Mrs. George Custer could have been called the first FRG leader. She took responsibility on herself to console grieving widows after Little Big Horn. During that time, widows got nothing to help them transition from being an Army spouse to being a widowed civilian, which understandably could cause a lot of problems when great casualties are suffered.

Traditionally, the commanding officer’s wife is the post FRG leader. These early groups were called Coffee Groups, which sounds much better to me than FRG. I know I love my coffee, and you probably do too.

As the Army evolved and grew larger than just one unit per post,  the different organizations also evolved and grew. A lot of these organizations had to be privately funded, meaning they were not using Army funds. These programs could involve anything from schools, gyms, and the chapel; to Boy Scouts.

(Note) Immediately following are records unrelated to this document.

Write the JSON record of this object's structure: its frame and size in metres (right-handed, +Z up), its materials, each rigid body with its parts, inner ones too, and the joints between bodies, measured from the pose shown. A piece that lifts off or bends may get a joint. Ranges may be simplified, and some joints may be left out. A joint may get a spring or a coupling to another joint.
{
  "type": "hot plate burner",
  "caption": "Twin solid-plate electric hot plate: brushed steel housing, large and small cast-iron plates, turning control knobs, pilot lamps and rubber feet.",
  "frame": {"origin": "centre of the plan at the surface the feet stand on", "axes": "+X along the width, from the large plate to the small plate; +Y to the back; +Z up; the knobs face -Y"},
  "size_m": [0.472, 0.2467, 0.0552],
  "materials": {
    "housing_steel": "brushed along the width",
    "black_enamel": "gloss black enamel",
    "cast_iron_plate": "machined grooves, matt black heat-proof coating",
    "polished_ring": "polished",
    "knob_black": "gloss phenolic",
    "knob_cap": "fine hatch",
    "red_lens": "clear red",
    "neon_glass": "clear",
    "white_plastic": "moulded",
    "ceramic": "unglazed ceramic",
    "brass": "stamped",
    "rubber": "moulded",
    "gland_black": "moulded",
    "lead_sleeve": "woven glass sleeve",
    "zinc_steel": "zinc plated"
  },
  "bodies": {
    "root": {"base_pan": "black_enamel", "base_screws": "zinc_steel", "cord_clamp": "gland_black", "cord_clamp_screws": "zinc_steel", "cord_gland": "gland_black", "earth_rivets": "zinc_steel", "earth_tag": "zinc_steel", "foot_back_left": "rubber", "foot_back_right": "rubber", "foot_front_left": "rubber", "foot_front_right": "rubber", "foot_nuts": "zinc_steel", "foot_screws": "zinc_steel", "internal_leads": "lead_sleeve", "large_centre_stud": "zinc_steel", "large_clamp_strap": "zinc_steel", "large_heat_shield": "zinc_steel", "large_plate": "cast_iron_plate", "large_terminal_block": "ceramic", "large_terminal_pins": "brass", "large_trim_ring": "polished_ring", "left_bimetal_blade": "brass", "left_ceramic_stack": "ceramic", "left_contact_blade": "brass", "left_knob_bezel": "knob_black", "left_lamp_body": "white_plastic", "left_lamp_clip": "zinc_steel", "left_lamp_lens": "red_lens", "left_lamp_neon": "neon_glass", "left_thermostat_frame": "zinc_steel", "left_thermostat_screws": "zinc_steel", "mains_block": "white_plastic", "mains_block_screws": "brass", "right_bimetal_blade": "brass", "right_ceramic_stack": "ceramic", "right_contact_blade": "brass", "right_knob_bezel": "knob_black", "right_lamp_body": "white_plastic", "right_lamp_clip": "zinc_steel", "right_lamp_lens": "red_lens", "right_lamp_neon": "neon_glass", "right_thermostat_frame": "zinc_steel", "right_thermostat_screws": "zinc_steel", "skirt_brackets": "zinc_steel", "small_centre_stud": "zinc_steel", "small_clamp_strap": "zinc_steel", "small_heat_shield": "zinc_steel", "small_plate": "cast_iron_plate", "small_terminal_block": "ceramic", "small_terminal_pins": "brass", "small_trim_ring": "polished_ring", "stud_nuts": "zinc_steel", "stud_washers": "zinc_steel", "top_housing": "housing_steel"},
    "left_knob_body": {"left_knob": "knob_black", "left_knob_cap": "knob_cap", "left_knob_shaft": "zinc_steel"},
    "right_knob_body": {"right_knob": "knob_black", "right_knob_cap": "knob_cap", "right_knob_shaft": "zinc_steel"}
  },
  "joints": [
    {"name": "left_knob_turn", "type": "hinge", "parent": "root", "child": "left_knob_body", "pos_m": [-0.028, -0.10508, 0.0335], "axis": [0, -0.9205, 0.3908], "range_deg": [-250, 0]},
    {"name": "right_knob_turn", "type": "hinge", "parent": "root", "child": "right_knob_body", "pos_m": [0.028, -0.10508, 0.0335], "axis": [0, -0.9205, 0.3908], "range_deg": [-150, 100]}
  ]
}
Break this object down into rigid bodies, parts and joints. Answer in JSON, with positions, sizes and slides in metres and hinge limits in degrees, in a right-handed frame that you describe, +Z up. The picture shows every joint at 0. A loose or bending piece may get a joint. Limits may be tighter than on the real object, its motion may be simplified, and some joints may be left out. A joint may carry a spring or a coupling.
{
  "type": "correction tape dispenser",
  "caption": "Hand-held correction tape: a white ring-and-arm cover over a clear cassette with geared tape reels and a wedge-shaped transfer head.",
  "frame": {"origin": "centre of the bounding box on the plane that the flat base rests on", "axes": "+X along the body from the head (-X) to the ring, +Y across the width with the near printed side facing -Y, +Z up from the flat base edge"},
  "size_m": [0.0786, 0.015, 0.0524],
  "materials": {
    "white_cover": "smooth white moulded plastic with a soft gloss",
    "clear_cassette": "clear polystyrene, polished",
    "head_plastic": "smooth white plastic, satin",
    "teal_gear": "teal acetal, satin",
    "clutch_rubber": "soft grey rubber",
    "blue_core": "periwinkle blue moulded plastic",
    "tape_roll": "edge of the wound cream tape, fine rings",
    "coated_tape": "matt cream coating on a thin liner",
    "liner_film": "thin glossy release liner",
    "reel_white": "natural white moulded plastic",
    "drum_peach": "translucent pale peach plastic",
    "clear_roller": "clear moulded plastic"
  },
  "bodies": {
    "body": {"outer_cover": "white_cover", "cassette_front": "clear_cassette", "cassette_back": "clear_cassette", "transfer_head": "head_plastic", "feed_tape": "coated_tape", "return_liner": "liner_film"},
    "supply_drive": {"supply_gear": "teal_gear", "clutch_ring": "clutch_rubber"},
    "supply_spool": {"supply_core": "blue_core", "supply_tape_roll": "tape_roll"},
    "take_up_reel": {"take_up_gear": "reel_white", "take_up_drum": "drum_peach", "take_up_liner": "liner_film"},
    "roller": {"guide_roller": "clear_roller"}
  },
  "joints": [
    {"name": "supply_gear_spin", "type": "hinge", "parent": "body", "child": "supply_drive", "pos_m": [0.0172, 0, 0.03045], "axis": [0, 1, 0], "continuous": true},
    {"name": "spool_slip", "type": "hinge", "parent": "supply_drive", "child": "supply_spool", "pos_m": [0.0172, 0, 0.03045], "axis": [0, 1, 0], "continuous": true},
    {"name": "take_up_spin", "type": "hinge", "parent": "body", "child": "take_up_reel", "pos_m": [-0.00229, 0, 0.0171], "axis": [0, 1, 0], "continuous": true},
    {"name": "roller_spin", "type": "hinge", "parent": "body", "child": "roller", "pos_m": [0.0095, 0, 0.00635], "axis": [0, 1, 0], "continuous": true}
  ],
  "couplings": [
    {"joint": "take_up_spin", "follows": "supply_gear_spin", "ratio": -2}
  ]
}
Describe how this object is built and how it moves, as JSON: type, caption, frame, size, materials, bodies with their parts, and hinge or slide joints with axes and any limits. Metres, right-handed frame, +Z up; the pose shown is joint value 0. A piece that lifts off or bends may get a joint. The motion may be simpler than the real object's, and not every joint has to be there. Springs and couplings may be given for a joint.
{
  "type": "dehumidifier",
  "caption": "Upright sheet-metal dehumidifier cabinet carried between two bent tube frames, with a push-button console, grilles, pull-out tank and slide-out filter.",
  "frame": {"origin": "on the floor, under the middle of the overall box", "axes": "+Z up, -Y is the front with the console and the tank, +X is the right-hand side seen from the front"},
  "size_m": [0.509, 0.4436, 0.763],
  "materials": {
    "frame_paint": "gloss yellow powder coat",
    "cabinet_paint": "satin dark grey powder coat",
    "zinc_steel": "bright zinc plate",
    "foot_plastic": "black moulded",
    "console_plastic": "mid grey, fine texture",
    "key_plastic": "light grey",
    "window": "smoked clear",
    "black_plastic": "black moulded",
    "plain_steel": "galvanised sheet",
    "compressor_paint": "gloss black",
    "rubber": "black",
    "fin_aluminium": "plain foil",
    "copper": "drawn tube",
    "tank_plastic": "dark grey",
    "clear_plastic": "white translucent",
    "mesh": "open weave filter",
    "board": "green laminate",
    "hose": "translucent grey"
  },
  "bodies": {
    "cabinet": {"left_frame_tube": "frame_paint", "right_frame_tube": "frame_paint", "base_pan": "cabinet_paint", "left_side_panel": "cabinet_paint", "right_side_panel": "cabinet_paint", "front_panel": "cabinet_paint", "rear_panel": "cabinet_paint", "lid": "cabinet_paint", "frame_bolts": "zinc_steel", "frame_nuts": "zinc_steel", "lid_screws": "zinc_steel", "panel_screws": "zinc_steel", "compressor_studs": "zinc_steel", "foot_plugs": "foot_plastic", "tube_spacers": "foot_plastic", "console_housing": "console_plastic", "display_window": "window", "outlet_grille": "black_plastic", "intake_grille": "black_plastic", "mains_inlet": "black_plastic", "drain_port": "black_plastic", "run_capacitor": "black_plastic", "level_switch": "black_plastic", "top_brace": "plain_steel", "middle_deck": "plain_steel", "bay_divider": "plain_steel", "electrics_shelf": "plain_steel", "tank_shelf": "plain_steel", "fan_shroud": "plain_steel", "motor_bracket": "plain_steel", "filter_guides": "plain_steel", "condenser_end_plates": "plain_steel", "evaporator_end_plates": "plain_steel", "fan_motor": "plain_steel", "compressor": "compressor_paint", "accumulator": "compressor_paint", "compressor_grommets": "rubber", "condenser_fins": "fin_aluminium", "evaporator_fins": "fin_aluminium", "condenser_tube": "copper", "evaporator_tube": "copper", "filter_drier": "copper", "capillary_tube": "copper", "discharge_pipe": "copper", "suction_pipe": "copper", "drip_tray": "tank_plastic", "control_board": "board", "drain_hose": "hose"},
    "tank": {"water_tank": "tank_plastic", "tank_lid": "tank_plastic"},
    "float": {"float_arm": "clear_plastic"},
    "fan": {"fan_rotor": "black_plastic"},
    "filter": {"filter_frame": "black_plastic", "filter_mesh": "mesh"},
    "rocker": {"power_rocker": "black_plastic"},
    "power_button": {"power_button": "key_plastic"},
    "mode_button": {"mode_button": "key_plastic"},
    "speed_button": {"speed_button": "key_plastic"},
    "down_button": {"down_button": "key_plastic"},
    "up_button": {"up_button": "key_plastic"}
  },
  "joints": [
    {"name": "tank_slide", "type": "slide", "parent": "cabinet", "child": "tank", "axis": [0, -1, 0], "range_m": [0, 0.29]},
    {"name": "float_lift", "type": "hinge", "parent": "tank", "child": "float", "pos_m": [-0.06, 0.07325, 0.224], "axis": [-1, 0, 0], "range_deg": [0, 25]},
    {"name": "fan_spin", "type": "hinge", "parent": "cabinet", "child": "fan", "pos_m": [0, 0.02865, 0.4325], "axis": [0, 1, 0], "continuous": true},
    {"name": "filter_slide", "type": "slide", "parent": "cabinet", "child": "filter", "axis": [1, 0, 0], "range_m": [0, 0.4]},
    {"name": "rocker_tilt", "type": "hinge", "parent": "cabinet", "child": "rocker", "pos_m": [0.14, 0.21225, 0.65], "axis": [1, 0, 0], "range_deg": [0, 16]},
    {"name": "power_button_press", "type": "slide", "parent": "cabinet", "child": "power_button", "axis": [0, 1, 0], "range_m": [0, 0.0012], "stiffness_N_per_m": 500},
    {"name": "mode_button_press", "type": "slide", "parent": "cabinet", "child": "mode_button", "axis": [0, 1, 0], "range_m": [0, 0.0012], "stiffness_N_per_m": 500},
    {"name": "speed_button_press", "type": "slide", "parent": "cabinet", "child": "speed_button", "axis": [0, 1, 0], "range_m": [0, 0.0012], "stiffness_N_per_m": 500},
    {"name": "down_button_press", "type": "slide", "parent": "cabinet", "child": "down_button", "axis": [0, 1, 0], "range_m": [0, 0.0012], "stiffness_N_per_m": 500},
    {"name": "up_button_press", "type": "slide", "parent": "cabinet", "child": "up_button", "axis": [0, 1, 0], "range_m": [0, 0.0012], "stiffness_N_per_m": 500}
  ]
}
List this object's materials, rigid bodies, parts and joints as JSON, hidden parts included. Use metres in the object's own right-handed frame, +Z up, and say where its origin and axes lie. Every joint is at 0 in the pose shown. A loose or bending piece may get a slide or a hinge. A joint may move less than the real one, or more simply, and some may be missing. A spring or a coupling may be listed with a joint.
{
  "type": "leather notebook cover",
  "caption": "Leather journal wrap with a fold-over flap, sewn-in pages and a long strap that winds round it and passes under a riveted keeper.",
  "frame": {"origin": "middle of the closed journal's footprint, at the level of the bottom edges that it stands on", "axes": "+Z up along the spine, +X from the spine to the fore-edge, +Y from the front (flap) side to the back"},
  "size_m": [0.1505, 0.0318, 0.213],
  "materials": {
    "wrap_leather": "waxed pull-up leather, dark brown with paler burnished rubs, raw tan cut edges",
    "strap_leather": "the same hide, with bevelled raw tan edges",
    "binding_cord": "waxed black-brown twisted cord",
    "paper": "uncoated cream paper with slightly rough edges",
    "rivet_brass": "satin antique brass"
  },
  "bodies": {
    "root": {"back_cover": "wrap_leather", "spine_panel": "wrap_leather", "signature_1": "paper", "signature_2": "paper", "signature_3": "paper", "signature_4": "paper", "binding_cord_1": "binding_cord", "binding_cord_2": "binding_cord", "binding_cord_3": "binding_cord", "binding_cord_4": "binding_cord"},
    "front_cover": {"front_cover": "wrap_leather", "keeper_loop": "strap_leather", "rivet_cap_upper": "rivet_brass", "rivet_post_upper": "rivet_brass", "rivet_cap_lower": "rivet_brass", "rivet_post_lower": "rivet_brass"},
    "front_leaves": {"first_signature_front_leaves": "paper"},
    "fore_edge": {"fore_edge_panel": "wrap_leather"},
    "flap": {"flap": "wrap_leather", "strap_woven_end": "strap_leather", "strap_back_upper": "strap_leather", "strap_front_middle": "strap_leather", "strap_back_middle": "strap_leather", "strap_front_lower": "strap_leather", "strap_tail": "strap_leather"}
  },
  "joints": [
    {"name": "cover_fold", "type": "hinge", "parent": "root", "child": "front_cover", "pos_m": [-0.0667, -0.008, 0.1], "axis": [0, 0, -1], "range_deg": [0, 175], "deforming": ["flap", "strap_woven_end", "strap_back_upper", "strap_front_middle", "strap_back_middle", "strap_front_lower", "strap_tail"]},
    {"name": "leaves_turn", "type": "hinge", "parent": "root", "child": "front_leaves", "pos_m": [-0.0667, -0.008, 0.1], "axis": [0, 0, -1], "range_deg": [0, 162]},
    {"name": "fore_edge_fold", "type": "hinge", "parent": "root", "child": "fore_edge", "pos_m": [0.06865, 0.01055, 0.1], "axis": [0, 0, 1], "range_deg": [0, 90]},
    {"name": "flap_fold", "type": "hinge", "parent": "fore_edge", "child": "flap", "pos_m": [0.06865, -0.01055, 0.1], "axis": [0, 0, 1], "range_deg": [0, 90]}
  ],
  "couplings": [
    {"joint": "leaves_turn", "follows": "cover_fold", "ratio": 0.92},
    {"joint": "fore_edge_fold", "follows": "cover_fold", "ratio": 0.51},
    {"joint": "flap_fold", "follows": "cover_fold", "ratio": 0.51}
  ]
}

It wasn’t until Army Community Services (ACS) was formed, that the Army recognized officially that the Army community needed a support network.

The FRG as an organization was first documented in the early 1980s, when it was called the Family Support Group. What stands out as interesting to me is that it changed from Support to Readiness, which indicates preparedness for anything.

Since 9/11, the need for a good FRG is more important than ever. With units deploying more than once, and very often, newer Soldiers and their families need the support network of those who have been there and done that.

In short, you can see that the FRG has a long and storied history, and that Soldiers’ families have always helped each other and disseminated information as needed. Families have always supported each other in good times and bad. We have also learned that the FRG has adapted and evolved with the Army, further showing how amazing our military families are.

What do you think of the FRG in relation to the Army? Do you think it’s necessary? Tell me your thoughts in the comments section below, and let me know your experiences with the FRG during your career, or if you are a spouse and have been a part of the FRG.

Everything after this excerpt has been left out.